Кейт категорически покачала головой. – Но не могла же болезнь поразить сразу всех. Таких людей наверняка меньшинство.
– Откуда тебе это знать? – возразил Гэри. – Зараженных легко опознать среди тех, кого ты знаешь. Но как это определить, если человек тебе незнаком?
Ответа у Кейт не было. Она думала, что вот-вот изменит ситуацию к лучшему, но в итоге лишь вернула Роуэна в дом к роботизированным останкам его родителей, где с ним будут обращаться так, будто именно он лишился рассудка. Все, что приносило ей утешение, было буквально выбито у нее из-под ног.
– Бороться с этим можно только одним способом: каждый из нас должен сделать то, на что способен только он и никто другой, – сказал Гэри. – Мы должны оказать уважение тем, кто составлял наш ближний круг. Подготовиться к тому, что нас обязывают сделать обстоятельства, а затем вернуться домой и помочь им упокоиться с миром.
Кейт сжала кулаки, но ответила как можно спокойнее:
– Не говори так. Их еще можно вернуть. Наверняка есть лекарство.
– Теперь мы на войне, – настоятельно заявила Сьюзан. – Неужели ты думаешь, что было бы милосерднее их пощадить и просто ждать в надежде, что лекарство просто упадет с неба, пока зараженные будут разносить болезнь все дальше и дальше? Представь мир, где больные превосходят нас числом. Ты хоть представляешь, насколько мы можем быть к этому близки, даже сейчас?
– Значит, ты убила свою семью? – раздраженно парировала Кейт, заранее зная ее ответ. Затем обратилась к Гэри. – А ты?
– Нет, – ответил Гэри, хотя в его голосе не было и намека на уступки в ее сторону. – Мы все должны действовать сообща, одной и той же ночью. Они не смогут к такому подготовиться – мы должны застать их врасплох.
– Это же просто чудовищно. – Кейт буквально оцепенела. – Нельзя убивать людей только из-за того, что они больны.
– Просить о таком сложнее всего, – сказала Сьюзан, – но Натали лично показала нам: если ты сильна духом, это возможно. Если ты их любишь и готова встретиться лицом к лицу с тем, во что они превратились, то тебе это по плечу.
Кейт будто утратила дар речи. Сьюзан снова сжала ее плечо. – Это тяжело, – добавила она. – Тебе нужно время. В скором времени мы поговорим снова.
Они ушли, оставив ее сидящей на потрепанном одеяле. Кейт проводила их взглядом и увидела, как пара присоединилась к Линде и Ахмеду.
Значит, это и было то самое, отважное сопротивление, боровшееся с ужасами недавней чумы – люди, готовые распрощаться со всякой надеждой на медицину и просто выбраковать паршивых овец из стада. Она прекрасно понимала, насколько шокирующим был пережитый ими опыт, но в их восприятии явно скрывалась ошибка. Ни одна болезнь в истории человечества не распространялась настолько быстро, чтобы зараженные превосходили по численности здоровых.

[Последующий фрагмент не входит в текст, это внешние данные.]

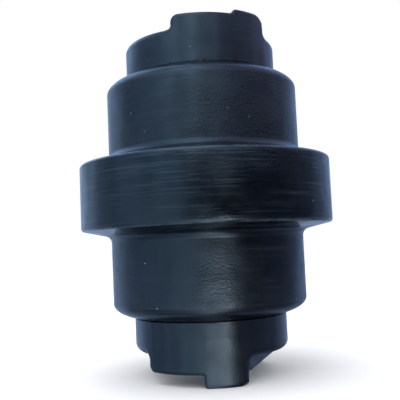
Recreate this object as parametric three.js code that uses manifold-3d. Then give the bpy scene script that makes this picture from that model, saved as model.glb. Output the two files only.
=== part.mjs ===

Кейт закрыла глаза и представила, как Бет, старшая сестра, которую она буквально боготворила, защищает ее от шайки самовлюбленных хулиганов в первый день занятий в старшей школе. А затем – оставшуюся от нее оболочку, которая стояла на крыльце, держа в руках то, что некогда было ее племянником. Каковы шансы, что Бет заразилась в одно время с Резой и Майклом, если только болезнь не бушевала по всему городу? Каковы шансы, что среди инфицированных оказался бы и Крис Сантос? Ведь он жил на другом берегу реки.
Она легла и свернулась калачиком на одеяле. Мир не мог внезапно перемениться всего за одну ночь. В жизни такого не бывает; это шло вразрез со всякой логикой.
И все же она не могла отрицать факты, о которых говорили ее собственные органы чувств: и Реза, и Майкл, и Бет, и Крис стали жертвами болезни. Единственной надеждой опровергнуть катастрофистов было подвергнуть их зловещую гипотезу новым проверкам. Забыть о страхе быть осмеянной или преданной и донести свои слова до как можно большего числа людей, которым она могла доверять.
Глава 10
Кейт выбралась со склада сразу после рассвета, пока все остальные спали. Она боялась, что приверженцы Натали могут наладить за ней слежку, но они едва ли могли уследить за всеми потенциальными новобранцами. И даже если она решит их сдать, то что скажет и кому? Что полдюжины бездомных планируют восстание? Достаточно ли хорошо опустошенные мужчины и женщины понимали собственную природу, чтобы воспринимать незараженных, как угрозу? Если они были всего лишь марионетками, проживавшими жизни, изначально принадлежавшие их прежним носителям, разве могли поступки этих людей отражать их отличия от остальных?